If you don’t have love, well… then it sounds like you’re the one in need of some relief. Truth is, to some degree, at various levels and at various times, we all are. Love always lessens the load.

And I bet you’ll find, as I did, that getting outside of yourself and lessening someone else’s loads, lessens your own. It’s a beautiful cycle of an upside down kingdom. 

People need Jesus. Geniunely be that to everyone, in whatever way you’re called.

While I carried many, many literal loads this past week, indeed my internal load has been lessened as a result of being in Puerto Rico. Timbers of isolation have been sawed as a group of strangers became like family, sharing tasks, meals, and our stories. Debris of cynicism started being carted away as I witnessed a genuine love of the people we served, and a genuine love from the people we served. Many downed trees of my heart were cleared as Jesus dwelt in our midst, making room for new saplings of hope to breathe.

Most of the problems and questions that existed before I left–both internally and in Puerto Rico–still exist as I careen towards home at more than 500 miles per hour, and to think otherwise is self-deluded tomfoolery. But there has been relief. There has been connection. There has been a deposit in my own heart. I feel a pull to go back and do more work, fix more things, meet more people. Jesus’ love keeps coming back. 
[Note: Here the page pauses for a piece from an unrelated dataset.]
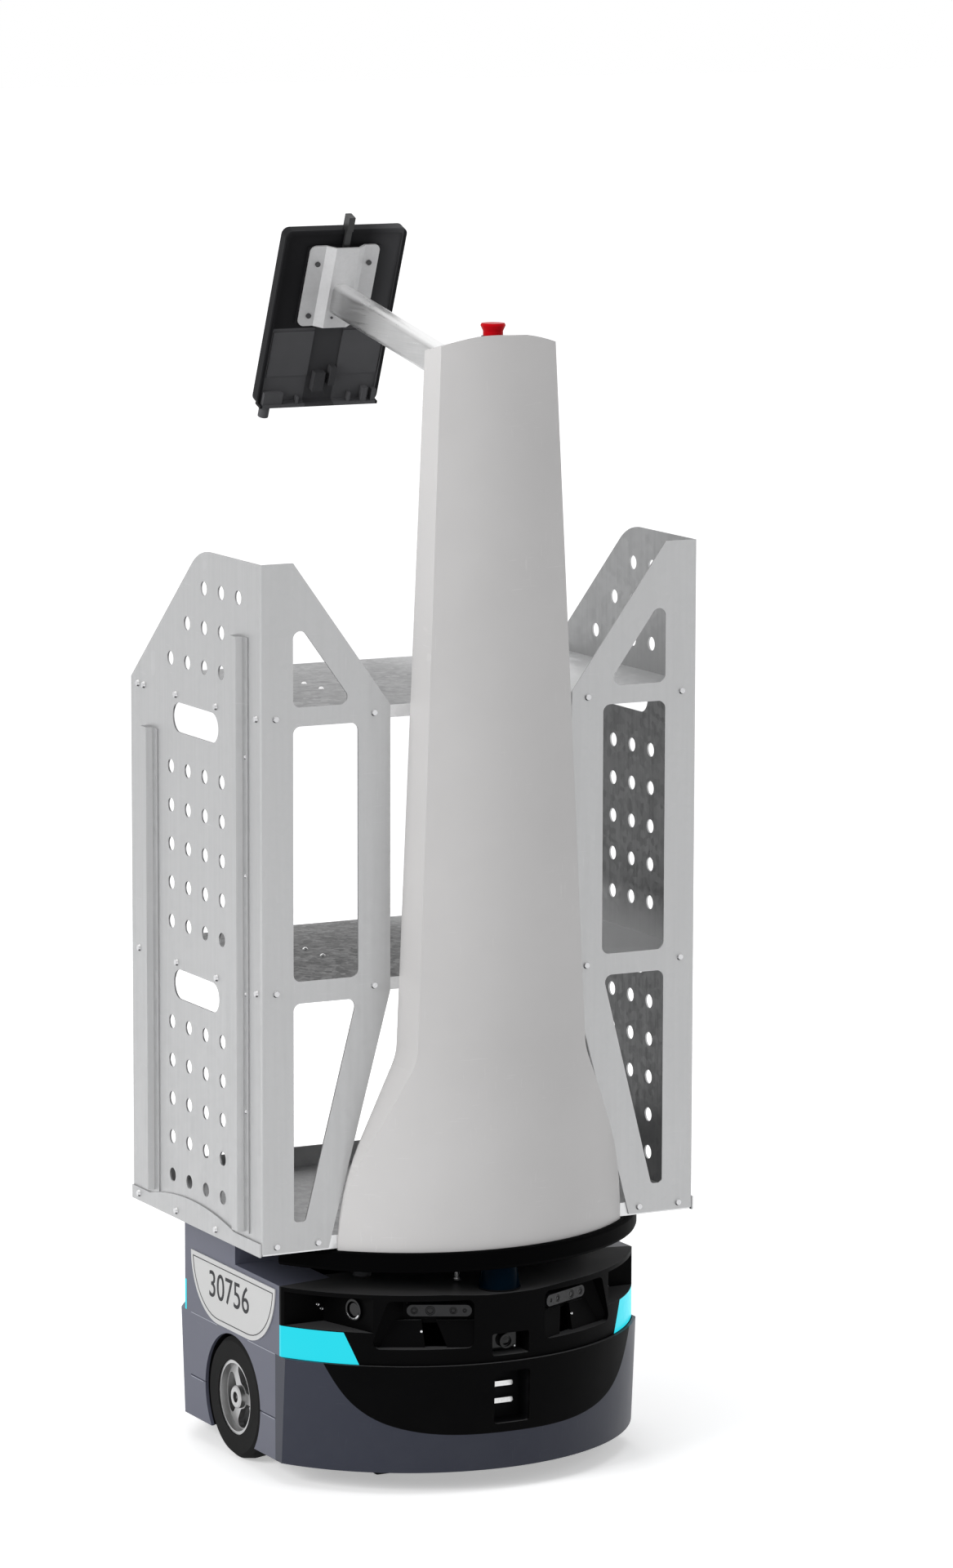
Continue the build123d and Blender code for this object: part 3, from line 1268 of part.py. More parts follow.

And that love–whether it comes from helping or being helped–is a spark to light up the darkness, reason enough to get up and try again.

And that’s a start.


Epilogue: My heart is that you read this not as my saying this Puerto Rico trip was about me. It DEFINITELY was not. God was all over it, and it was/is truly about HIM. As I began processing the things we experienced there, it was clear to me that God had something else to show me about this difficult season, and that He was doing something in me all along. The trip was and IS worth it all by itself. But that’s the way God works. He doesn’t only use people to get jobs done; He uses jobs to get people done.